三浦の海でウインドサーフィンするマシューさんと奥さま。
自宅のデッキの下に作ったウインドサーフィン道具の収納スペース。

カメラもアプリも存在を忘れるほうがいい。一方私生活はというと、三浦海岸の近くで海や自然に囲まれながら、実感たっぷりの暮らしを送っているという。
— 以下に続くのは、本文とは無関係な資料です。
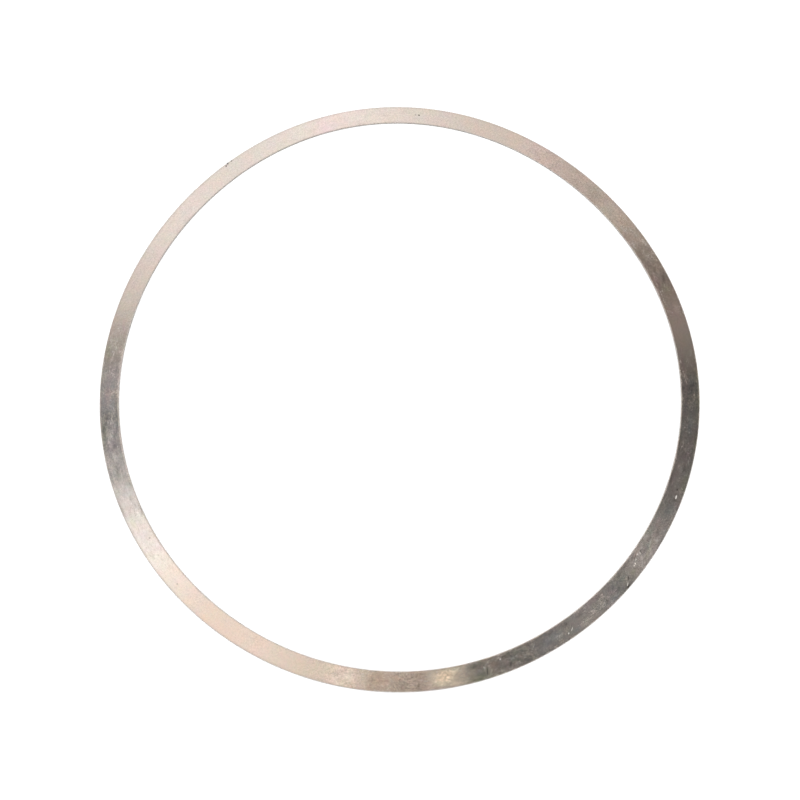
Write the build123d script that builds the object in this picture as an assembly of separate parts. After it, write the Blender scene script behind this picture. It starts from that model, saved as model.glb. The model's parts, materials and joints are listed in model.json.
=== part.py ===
from build123d import *
import os

# Shim ring: a flat, narrow ring blanked from thin steel sheet. It is one piece.
# Frame: Z is the ring's axis, and Z = 0 is the lower flat face that it lies on.
# All sizes are in millimetres.

# Driving dimensions
BORE_DIAMETER = 150.0  # clears the inner race and shaft
BAND_WIDTH = 5.0  # radial width of the flat band, from bore to rim
SHEET_THICKNESS = 0.5
ROLLED_EDGE_RADIUS = 0.12  # upper edges, drawn down by the punch
DEBURRED_EDGE_RADIUS = 0.1  # lower edges, where the burr was taken off

# An edge can take no more than this share of the sheet it is cut from.
LARGEST_EDGE_SHARE = 0.45


def edge_radius(wanted):
    """The wanted edge radius, held to what the sheet and the band can carry."""
    return min(wanted, LARGEST_EDGE_SHARE * min(SHEET_THICKNESS, BAND_WIDTH))


def band_section():
    """The band's cross-section at +X: a strip with rounded corners."""
    mid_radius = (BORE_DIAMETER + BAND_WIDTH) / 2
    with BuildSketch(Plane.XZ) as section:
        with Locations((mid_radius, SHEET_THICKNESS / 2)):
            Rectangle(BAND_WIDTH, SHEET_THICKNESS)
        corners = section.vertices().group_by(Axis.Z)
        fillet(corners[-1], edge_radius(ROLLED_EDGE_RADIUS))
        fillet(corners[0], edge_radius(DEBURRED_EDGE_RADIUS))
    return section.sketch


def shim_ring():
    """The ring: its section turned once round the bore's axis."""
    return revolve(band_section(), axis=Axis.Z, revolution_arc=360)


os.makedirs("parts", exist_ok=True)
export_step(shim_ring(), "parts/shim_ring.step")
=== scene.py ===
import json
import math
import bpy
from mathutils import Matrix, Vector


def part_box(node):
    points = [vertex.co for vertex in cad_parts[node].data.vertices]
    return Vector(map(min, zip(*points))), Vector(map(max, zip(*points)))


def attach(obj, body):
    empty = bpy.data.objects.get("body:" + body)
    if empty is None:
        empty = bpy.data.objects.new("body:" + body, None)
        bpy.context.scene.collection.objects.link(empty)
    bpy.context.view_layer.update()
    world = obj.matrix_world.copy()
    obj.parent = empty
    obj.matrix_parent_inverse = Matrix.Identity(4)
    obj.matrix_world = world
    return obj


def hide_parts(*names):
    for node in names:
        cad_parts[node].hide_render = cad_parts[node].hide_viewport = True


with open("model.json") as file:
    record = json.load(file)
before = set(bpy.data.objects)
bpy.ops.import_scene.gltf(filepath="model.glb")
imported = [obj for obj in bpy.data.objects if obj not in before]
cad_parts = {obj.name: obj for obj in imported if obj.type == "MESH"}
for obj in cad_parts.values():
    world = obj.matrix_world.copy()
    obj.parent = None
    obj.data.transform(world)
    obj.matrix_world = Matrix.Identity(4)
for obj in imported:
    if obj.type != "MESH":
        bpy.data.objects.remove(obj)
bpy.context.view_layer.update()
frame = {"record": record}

from types import SimpleNamespace

import bmesh
import bpy
from mathutils import Matrix, Vector, noise

# A shim ring blanked from thin steel sheet, lying flat under a white light tent.
# Everything is in metres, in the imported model's own frame: Z is the ring's axis
# and Z = 0 is the face that it lies on.

NODE = "shim_ring"
MM = 0.001
MICRON = 0.000001
MICRONS_PER_MM = 1000

# ---------------------------------------------------------------- ring sizes
mounts = {mount["name"]: mount for mount in frame["record"]["mounts"]}
ring_low, ring_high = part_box(NODE)
BORE_RADIUS = mounts["bore"]["dims"]["r_mm"] * MM
RIM_RADIUS = mounts["rim"]["dims"]["r_mm"] * MM
THICKNESS = ring_high.z - ring_low.z
BAND_WIDTH = RIM_RADIUS - BORE_RADIUS
MID_RADIUS = (RIM_RADIUS + BORE_RADIUS) / 2
TOP = ring_high.z

ROLLED_EDGE = 0.12 * MM
ROLLED_FACETS = 5
DEBURRED_EDGE = 0.1 * MM
DEBURRED_FACETS = 3
TEAR_DEPTH = 0.02 * MM  # the torn lower part of a blanked wall stands back this far
TEAR_SHARE = 0.45  # of the sheet's thickness, from the lower face
TEAR_HEIGHT = 0.03 * MM  # the wall steps back over this height
WALL_RISE = 0.35  # a face is part of a wall if its normal rises less than this
RING_STEPS = 1200
UPPER_CUTS = 15  # points across the upper face, between its corners
LOWER_CUTS = 5
TOUCHING = 1e-7  # points closer than this are one point

# A thin hoop springs a little out of round: (lobes, cosine part, sine part).
SPRUNG_LOBES = ((3, 0.159 * MM, -0.391 * MM), (4, 0.239 * MM, 0.094 * MM))
# The rim is blanked in a second stroke, a hair off the bore's centre.
RIM_DRIFT = Vector((-0.07 * MM, -0.09 * MM))

# The ring's map: its four sides as flat strips, cut into equal lengths and stacked.
MAP_LENGTHS = 6
MAP_GAP = 0.35 * MM

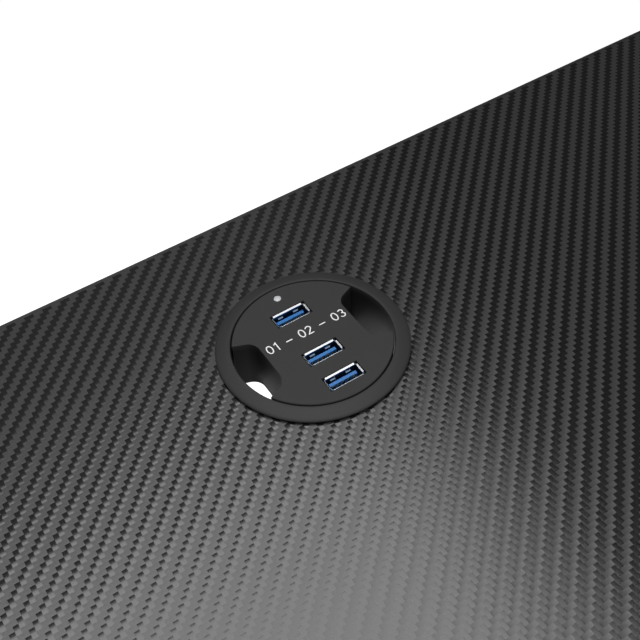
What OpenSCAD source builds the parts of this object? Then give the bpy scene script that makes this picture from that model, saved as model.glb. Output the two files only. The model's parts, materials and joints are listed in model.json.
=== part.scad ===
// Corner desk with a flush port hub in the top.
// Two laminated boards form the L, on a bolt-together frame of steel tube with levelling feet.
// Millimetres. +X runs along the back edge, +Y points to the back edge, +Z is up.
// The origin is on the floor, under the middle of the desk's bounding box.

/* [Desk] */
// Length of the main wing along the back edge
desk_length = 1400; // [1150:10:1800]
// Depth of the whole desk, measured down the return wing
desk_depth = 1200; // [1000:10:1600]
// Height of the work surface above the floor
desk_height = 750; // [620:5:900]
// Depth of the main wing
main_depth = 600; // [500:10:720]
// Width of the return wing
return_width = 500; // [420:10:600]

/* [Boards] */
// Thickness of the boards
board_t = 18; // [15:0.5:30]
// Thickness of the edge bands
band_t = 2; // [1:0.5:3]
// Radius on the long edges of the edge bands
band_r = 0.8; // [0.3:0.1:0.9]
// Gap between the two boards where they meet
seam_gap = 0.5; // [0.2:0.1:2]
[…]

「私生活では見えるものを色々作ってます(笑)。手を動かすのは好きなので、ウッドデッキだけど実はウインドサーフィンのボード用の物置きになっていたり、一見テーブルだけど形が変わってベンチが出てきたり。休みの日は家族で近くの海まで波に乗りにいきます。日本海側に冬型の低気圧がくると、強い西風が出るんです。そういう日はいい波が出るので海に行きますね。もちろん、仕事はサボってないですよ?(笑)」

プロフィール

マシュー・フォレスト

1967年生まれ。1996年にソニー入社。1999年に正社員となり、製品の取扱説明書の制作を担当する。2006年にアメリカ留学。デザインスクールへ通い学位を取得。2009年にクリエイティブセンターへ異動。2014年、「スマートテニスセンサー」がグッドデザイン賞を受賞。デジタルシネマカメラVENICE、Xperiaスマートフォン用動画撮影専用機能「Cinema Pro」、ソニー生命のリモートコンサルティングシステム「サーフリモート」などを手掛ける。趣味はウインドサーフィンと日曜大工。